Longtemps, les nuits blanches de Bernard-Henri Lévy ont été des nuits obscures, hantées par la question du mal absolu, par celle de l’Alliance rompue entre Dieu et Son peuple à Auschwitz et, déjà, par celle de la survie d’Israël, dont la question s’est posée une première fois six mois avant sa naissance, avec l’envahissement de l’ancienne Palestine mandataire par les armées coalisées de sept pays de la Ligue arabe. « Est-ce qu’on peut dormir du sommeil du juste quand on a vu une manifestation d’affamés à Harar alors qu’on venait voir la maison de Rimbaud ? Ou des soldats pakistanais continuer de jouer au cricket, un masque chirurgical sur le visage, pendant que pourrit, à quelques mètres, le cadavre éventré de leur officier ? Et est-ce que ça ne frappe pas sur le système, maintenant, d’avoir été parmi les premiers à entrer, au sud d’Israël, dans Kfar Aza ? »

Sommeil de brute

On se souvient peut-être du mot d’un personnage de James Joyce : « L’histoire est un cauchemar dont j’essaie de me réveiller. » Pour Bernard-Henri Lévy, elle demeure un excès de réalité qui l’empêche de dormir. Et si tout dormeur est un nageur, parfois en apnée, le philosophe a souvent le sentiment de s’écraser contre une falaise.
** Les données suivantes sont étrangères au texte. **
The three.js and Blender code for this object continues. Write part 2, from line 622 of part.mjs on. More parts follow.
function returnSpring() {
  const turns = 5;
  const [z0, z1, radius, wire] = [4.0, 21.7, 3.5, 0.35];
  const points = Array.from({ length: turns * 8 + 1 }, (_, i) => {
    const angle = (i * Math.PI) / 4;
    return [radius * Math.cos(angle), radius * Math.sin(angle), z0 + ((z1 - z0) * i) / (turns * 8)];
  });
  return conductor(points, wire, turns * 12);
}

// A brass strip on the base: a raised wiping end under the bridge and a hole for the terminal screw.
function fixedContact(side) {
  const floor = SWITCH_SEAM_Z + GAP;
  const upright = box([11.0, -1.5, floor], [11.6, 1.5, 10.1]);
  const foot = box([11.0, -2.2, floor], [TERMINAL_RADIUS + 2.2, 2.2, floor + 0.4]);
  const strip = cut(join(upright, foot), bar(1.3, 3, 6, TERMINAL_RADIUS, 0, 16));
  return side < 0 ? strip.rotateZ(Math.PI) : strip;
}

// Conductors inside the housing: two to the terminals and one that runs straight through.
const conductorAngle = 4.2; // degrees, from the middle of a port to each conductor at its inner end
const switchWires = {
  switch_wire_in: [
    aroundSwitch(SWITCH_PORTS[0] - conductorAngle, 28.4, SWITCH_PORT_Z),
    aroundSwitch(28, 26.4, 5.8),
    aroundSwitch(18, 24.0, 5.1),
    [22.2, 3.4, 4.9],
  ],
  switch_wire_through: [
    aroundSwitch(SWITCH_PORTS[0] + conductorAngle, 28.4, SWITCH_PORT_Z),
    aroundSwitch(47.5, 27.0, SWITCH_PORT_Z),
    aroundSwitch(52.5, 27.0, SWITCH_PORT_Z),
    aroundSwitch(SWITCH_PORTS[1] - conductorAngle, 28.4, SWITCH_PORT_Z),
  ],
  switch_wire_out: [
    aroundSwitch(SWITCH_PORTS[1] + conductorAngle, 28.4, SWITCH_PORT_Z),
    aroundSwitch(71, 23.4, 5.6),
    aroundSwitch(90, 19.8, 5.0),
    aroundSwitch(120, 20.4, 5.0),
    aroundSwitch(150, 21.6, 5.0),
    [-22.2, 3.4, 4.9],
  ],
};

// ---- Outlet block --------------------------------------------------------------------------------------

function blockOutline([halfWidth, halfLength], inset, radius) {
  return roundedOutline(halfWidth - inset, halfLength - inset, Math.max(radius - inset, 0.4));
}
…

C’est toute l’histoire des insomnies qui le poursuivent et dont il restitue les misères avec un sens de l’autodérision qu’ignorent généralement ses débineurs. Nuit blanche est une manière de Voyage autour de ma chambre qui ne conduit pas son narrateur beaucoup plus loin que la cuisine voisine, la ronde de nuit d’un insomniaque qui n’arrive pas à dormir, même quand de bons amis lui ont juré que le sommeil prophétisait. « Je rêve si peu ! C’est tout le problème. » Et pourtant. « Je les aimais bien, mes rêves, à l’époque où j’en faisais. J’aimais cette vie supplémentaire qu’ils m’octroyaient. J’avais le goût de ces moments cocasses et qui ne me ressemblaient pas, de cette existence de travers, de cette contre-vie. Les gens nous cassent la tête avec leurs histoires de réalité augmentée. Les rêves me fournissaient, tous les jours, ma dose de réalité augmentée. »
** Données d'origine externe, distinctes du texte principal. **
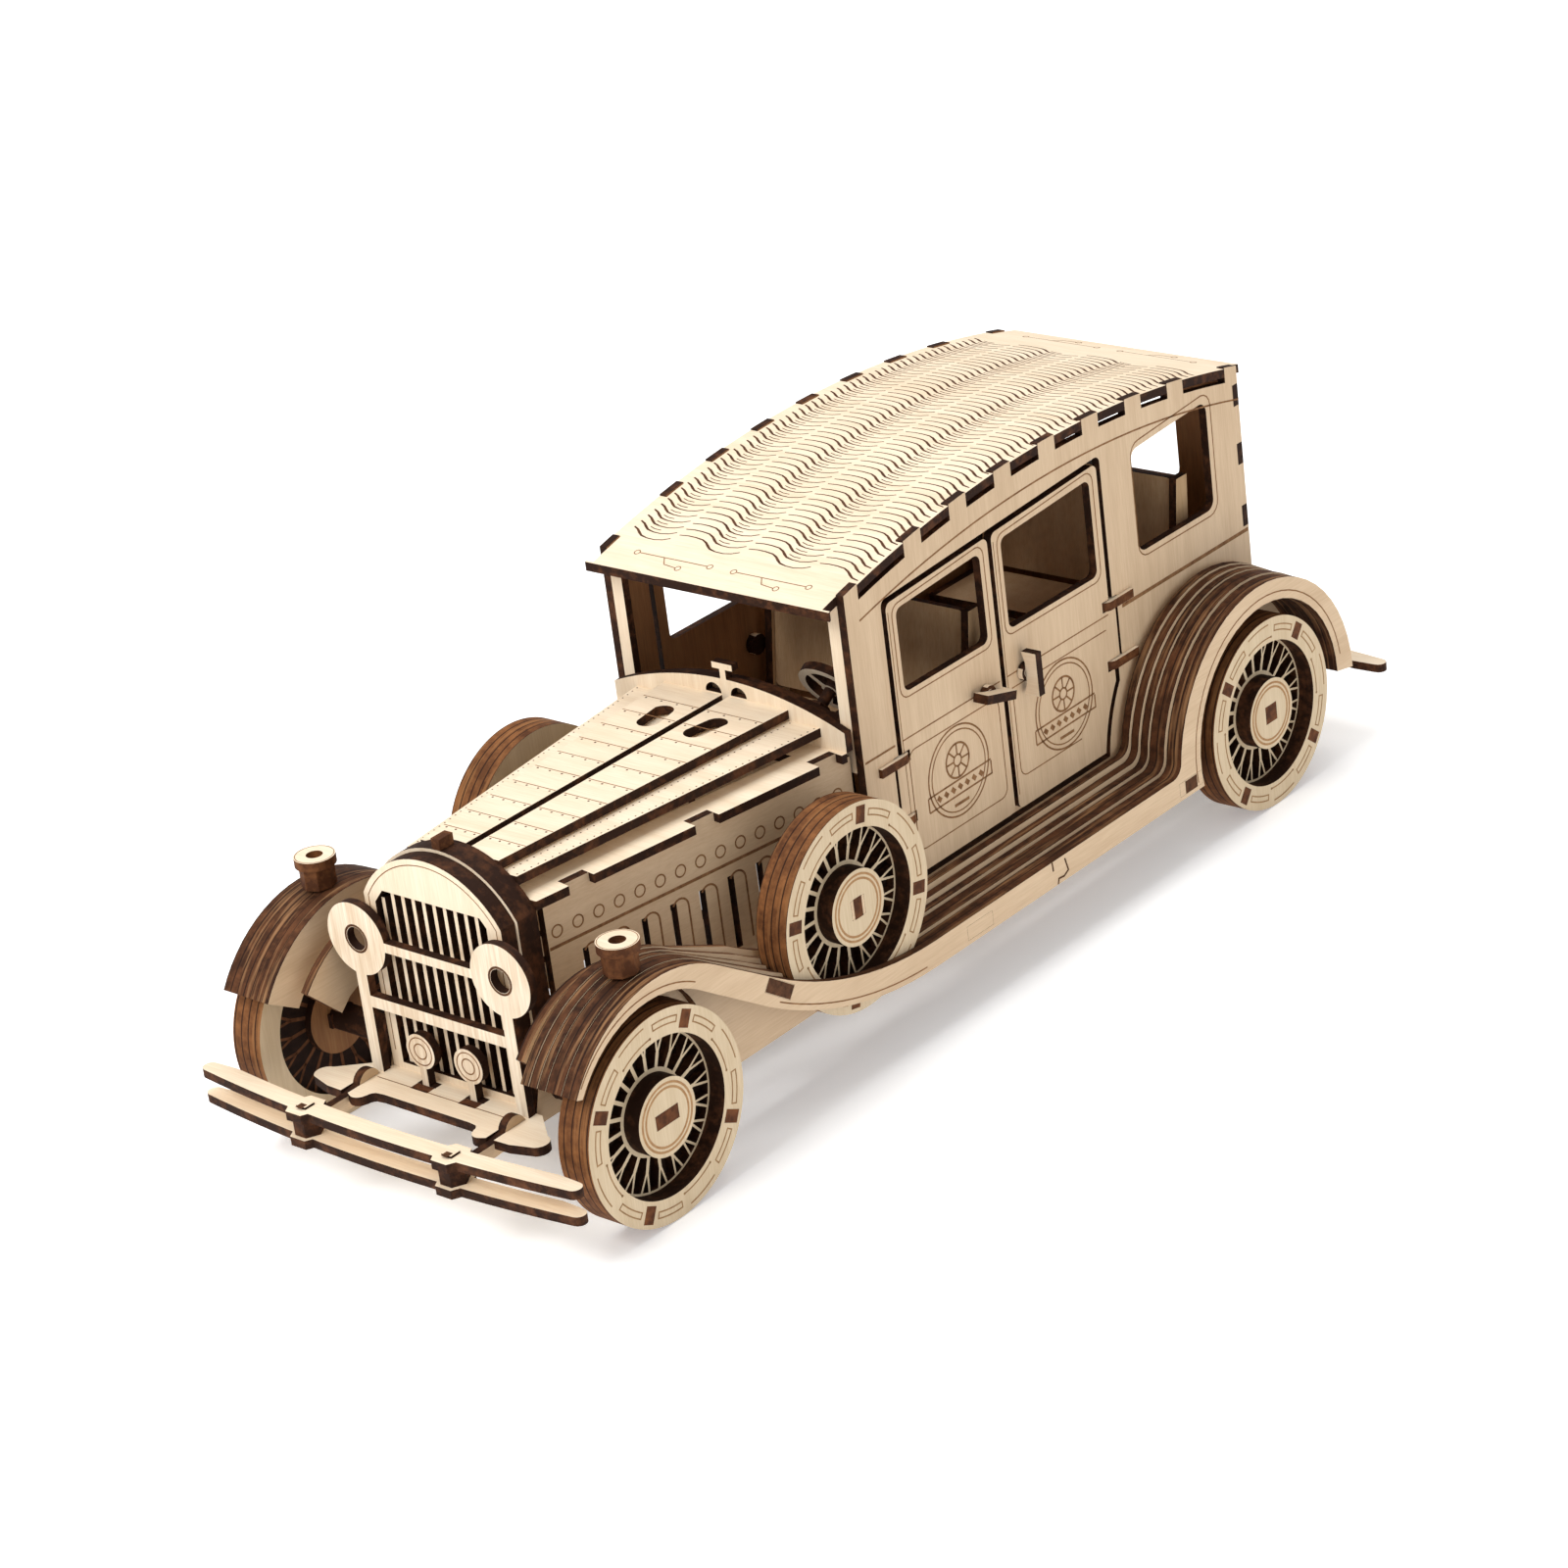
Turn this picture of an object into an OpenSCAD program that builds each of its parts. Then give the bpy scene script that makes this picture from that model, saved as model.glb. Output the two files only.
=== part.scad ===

Dans son plaidoyer contre le sommeil, il est étonnant que Bernard-Henri Lévy ne commente pas une nouvelle fois l’abandon de Jonas, son cher Jonas, comme il l’a fait dans L’Esprit du judaïsme. Car cette histoire soutient son propos. Sommé par Dieu d’aller prophétiser à Ninive, près de l’actuelle Mossoul, Jonas a pris la direction inverse et embarqué à bord d’un bateau en partance pour l’ouest. Quand une tempête s’est déclenchée, le capitaine est venu trouver le prophète au désir absent en lui demandant d’invoquer son Dieu pour qu’il empêche un naufrage. Et que faisait Jonas ? Il « dormait profondément ». Il « ronflait », ont précisé les rabbins traducteurs de la Septante. Un sommeil de brute, honteux, coupable, qui jette une lumière biblique sur les raisons pour lesquelles Bernard-Henri Lévy n’aime pas rejoindre ceux qui se sont endormis.